■ **Written request**: Using the material below, copy every line where "object" appears.

>> Begin Input material

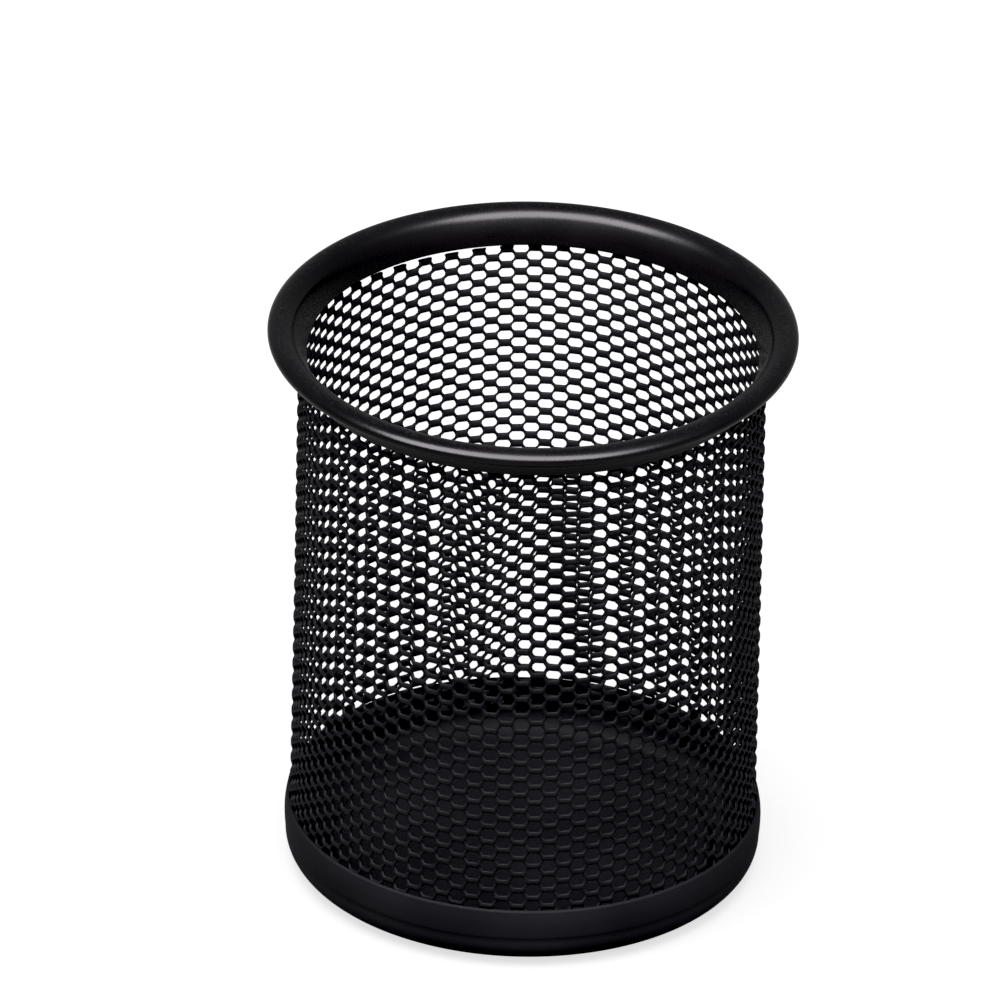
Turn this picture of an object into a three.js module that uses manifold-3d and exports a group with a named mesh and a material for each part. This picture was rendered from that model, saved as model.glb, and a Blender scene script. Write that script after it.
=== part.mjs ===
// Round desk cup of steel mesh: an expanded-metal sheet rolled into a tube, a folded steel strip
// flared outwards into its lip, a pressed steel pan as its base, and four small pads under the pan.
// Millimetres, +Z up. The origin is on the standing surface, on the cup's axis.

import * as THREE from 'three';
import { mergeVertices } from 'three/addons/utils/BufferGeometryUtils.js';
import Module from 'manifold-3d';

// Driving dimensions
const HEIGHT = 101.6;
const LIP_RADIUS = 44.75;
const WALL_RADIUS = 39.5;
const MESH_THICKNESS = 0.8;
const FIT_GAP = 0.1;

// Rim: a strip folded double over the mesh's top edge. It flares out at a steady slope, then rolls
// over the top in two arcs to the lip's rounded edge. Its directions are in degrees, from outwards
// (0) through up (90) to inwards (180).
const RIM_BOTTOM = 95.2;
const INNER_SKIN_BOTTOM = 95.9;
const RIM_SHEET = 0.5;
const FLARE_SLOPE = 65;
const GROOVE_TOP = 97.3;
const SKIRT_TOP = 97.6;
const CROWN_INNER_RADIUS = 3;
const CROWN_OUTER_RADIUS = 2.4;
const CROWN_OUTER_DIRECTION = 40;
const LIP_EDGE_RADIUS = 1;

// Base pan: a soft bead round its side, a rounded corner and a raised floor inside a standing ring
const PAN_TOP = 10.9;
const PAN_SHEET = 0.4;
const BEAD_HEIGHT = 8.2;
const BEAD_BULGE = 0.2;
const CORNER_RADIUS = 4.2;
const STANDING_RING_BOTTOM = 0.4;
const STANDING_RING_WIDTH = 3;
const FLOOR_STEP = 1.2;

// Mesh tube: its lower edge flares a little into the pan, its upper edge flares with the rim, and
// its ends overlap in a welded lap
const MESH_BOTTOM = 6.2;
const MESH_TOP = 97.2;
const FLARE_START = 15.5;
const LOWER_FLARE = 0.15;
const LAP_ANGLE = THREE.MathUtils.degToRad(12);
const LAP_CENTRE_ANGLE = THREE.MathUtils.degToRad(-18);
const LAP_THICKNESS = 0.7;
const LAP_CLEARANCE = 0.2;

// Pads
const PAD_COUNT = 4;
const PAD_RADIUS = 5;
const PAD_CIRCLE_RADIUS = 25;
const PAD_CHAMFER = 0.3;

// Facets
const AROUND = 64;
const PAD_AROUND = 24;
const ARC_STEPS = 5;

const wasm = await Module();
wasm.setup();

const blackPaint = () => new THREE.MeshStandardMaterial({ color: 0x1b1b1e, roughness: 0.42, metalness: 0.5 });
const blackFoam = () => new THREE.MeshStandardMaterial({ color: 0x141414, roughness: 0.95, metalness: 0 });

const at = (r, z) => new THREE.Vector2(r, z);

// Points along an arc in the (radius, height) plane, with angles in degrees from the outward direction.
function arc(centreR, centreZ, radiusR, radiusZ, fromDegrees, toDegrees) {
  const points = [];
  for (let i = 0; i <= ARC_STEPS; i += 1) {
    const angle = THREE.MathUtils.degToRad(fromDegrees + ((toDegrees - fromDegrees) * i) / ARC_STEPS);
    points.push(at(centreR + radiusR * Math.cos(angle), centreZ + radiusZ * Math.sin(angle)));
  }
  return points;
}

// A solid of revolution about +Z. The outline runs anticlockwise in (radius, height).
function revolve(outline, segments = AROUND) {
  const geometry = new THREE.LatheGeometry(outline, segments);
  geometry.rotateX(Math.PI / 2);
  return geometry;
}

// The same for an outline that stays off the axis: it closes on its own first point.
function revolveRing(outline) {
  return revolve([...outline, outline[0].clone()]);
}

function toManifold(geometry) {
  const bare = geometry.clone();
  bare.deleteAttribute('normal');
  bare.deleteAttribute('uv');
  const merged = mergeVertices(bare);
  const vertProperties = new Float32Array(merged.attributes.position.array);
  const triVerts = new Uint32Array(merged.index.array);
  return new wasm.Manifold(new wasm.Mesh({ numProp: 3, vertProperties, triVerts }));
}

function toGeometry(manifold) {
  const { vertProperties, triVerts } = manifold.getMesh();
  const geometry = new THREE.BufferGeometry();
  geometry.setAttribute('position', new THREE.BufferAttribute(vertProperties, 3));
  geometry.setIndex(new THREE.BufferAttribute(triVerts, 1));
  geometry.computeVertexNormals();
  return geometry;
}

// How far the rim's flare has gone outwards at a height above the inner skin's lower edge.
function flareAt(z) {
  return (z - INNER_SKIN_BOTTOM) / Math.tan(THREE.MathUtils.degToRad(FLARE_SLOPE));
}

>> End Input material
>> Begin Input material

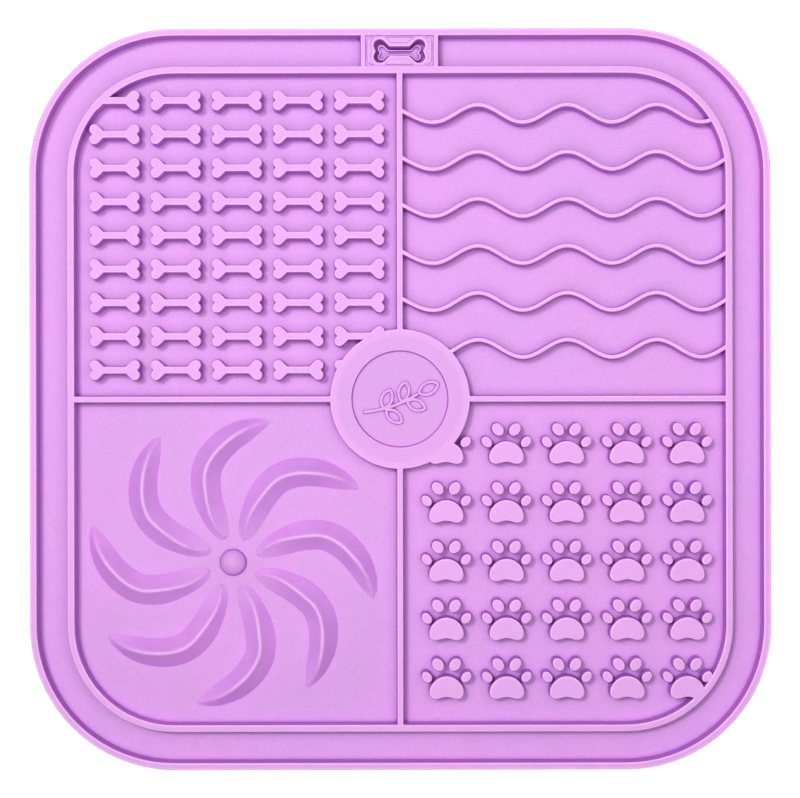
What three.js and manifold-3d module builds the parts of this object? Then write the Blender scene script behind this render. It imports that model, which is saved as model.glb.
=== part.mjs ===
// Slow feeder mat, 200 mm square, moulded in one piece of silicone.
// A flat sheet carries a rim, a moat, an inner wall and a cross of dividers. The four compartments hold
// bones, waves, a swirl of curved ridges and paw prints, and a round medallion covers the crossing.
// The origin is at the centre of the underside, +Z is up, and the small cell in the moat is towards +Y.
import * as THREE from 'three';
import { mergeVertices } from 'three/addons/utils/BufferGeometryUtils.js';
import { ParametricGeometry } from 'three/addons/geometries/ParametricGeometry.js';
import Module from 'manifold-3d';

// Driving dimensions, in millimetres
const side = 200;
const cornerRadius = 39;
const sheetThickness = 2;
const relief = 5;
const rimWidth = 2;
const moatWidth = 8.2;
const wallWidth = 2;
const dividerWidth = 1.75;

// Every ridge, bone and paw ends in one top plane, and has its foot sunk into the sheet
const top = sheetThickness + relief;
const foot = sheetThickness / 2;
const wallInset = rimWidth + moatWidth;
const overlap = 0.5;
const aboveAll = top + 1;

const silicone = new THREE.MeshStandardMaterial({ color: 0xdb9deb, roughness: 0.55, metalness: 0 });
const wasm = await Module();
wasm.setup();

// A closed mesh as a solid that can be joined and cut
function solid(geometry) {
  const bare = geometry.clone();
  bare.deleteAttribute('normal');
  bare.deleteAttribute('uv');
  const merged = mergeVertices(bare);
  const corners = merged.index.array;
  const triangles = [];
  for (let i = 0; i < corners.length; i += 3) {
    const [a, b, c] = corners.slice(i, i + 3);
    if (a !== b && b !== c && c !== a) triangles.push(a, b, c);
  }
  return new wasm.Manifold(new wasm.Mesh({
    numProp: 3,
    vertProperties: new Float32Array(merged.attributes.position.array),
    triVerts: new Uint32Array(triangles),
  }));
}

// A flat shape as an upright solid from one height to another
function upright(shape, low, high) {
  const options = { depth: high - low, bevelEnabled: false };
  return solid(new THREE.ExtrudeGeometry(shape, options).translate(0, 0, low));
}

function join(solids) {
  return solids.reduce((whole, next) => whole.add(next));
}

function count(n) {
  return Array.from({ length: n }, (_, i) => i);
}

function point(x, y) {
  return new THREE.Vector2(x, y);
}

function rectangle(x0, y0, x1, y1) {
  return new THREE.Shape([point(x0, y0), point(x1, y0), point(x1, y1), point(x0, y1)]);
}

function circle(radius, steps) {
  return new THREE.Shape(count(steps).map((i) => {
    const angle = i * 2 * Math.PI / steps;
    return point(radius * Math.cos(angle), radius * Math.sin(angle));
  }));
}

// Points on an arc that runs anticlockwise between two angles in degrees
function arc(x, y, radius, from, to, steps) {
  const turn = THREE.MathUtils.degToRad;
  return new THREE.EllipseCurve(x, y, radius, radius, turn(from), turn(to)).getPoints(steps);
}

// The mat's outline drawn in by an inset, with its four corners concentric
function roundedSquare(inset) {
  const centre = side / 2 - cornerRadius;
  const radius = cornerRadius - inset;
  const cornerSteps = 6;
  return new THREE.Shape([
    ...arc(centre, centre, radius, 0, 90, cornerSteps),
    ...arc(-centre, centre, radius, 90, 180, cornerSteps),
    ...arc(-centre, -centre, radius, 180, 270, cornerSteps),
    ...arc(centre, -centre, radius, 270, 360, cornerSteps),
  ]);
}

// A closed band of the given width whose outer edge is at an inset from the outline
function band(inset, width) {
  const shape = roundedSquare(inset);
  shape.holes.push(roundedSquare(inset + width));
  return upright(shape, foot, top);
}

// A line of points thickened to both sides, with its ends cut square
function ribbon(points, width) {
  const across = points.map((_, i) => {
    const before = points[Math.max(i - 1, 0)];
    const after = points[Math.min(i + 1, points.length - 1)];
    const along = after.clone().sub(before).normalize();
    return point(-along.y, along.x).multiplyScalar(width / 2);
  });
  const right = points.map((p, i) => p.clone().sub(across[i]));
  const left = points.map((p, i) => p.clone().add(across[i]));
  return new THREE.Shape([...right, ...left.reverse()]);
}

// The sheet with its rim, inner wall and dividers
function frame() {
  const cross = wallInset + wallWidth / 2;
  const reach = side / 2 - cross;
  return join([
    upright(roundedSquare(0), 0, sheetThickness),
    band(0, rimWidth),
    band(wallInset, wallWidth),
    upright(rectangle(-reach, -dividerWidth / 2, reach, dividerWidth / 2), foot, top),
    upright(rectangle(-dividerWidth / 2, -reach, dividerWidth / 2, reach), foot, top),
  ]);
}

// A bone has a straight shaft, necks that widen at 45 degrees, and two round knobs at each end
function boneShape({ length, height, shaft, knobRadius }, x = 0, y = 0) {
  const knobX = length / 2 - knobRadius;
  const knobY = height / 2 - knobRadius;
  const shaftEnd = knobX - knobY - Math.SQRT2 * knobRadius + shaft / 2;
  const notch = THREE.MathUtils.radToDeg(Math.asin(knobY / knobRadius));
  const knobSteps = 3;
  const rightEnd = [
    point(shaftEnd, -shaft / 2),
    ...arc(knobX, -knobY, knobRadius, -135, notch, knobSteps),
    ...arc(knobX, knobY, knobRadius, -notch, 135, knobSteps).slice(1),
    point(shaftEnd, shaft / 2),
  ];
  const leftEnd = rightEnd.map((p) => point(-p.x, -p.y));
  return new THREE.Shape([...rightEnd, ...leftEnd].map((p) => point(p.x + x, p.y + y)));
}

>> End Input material

■ **Response for this exercise**:
Turn this picture of an object into a three.js module that uses manifold-3d and exports a group with a named mesh and a material for each part. This picture was rendered from that model, saved as model.glb, and a Blender scene script. Write that script after it.
What three.js and manifold-3d module builds the parts of this object? Then write the Blender scene script behind this render. It imports that model, which is saved as model.glb.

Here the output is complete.